= Red Ponchos =

Bolivian militia

The Red Ponchos (Ponchos Rojos) are a militia mostly containing Aymara reservists of the Bolivian Army in the Andean region of Omasuyos. Their actions keep in mind their original culture, and they use Ayllu organizational forms with a communal structure, a practice that is used in Aymara and Quechua societies. They are estimated to have numbers in the thousands.

==History==
The Red Ponchos originated from Achacachi, the capital of Omasuyos. The date of the Red Ponchos' founding is uncertain, although they did come to prominence in September 2003, when they fought against the government of Gonzalo Sánchez de Lozada. They fought him again in 2007, when he announced that he would defend the territorial integrity of Bolivia against separatism.

Red Ponchos Eugenio Rojas and Ruperto Quispe warned that the Red Ponchos would march to Sucre on November 25, saying that the Red Ponchos would attack any opposition.
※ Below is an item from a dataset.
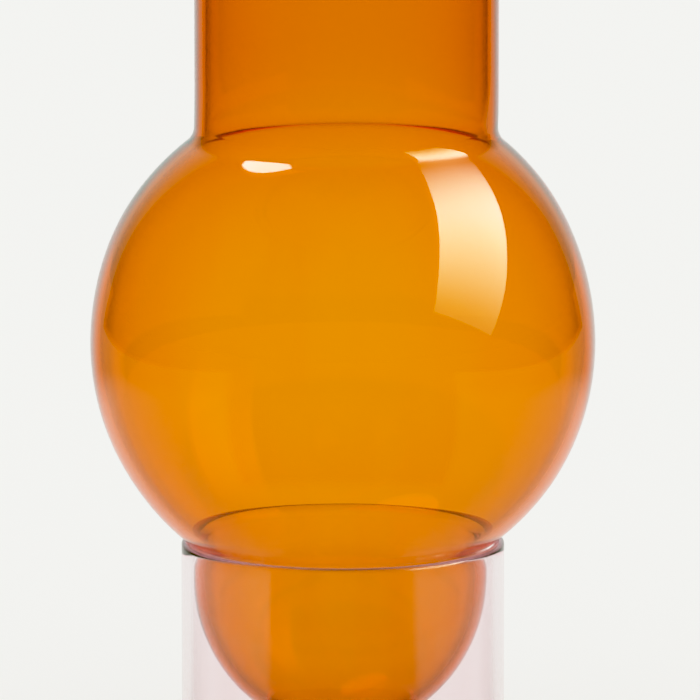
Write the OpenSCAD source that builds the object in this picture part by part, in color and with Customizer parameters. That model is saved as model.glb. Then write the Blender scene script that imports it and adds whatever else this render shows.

The Red Ponchos were supporters of President Evo Morales when he tried to reform the Constitution of Bolivia in order to make it a multicultural state. In 2013, they protested against the banning of Morales's flight by the French government. In 2016, when Morales was inquiring about whether a renewed presidential campaign would be constitutional or not, the Red Ponchos strongly believed that Morales should have been able to run for President again.

==Bolivian protests of 2019==
Due to Evo Morales's Aymara heritage and his forced resignation in the 2019 Bolivian political crisis, Red Ponchos left the city of El Alto in protest on November 11. They called for a civil war that would occur. Their terms, declared on November 18, was that, if figures in the new government would not step down within 24 hours, they would march to La Paz and start a civil war.

==Uniform==
The Red Ponchos wear red ponchos, for which the movement is named after. It is a "symbol of war" and can also be used as a blanket for sleeping in the open. At the throat is the Chalina, a scarf which holds the ponchos in place and serves as protection for the throat against weather. The Q'urawa, also known as the Honda, is a sling that is two or more meters long and made with llama or sheep wool. Dynamite and stones can be inserted inside an opening in the center. The Red Ponchos also wear the Lluch'u as headwear during training nights. They wear the Ch'uspas, a multicolored bag used for carrying food, drinks, coca leaves, and various other things, as well as the Whiska, a flexible rope of various colors in criss-crossing lines, which is used to tie and suspend weights. It can also be used as a blunt weapon.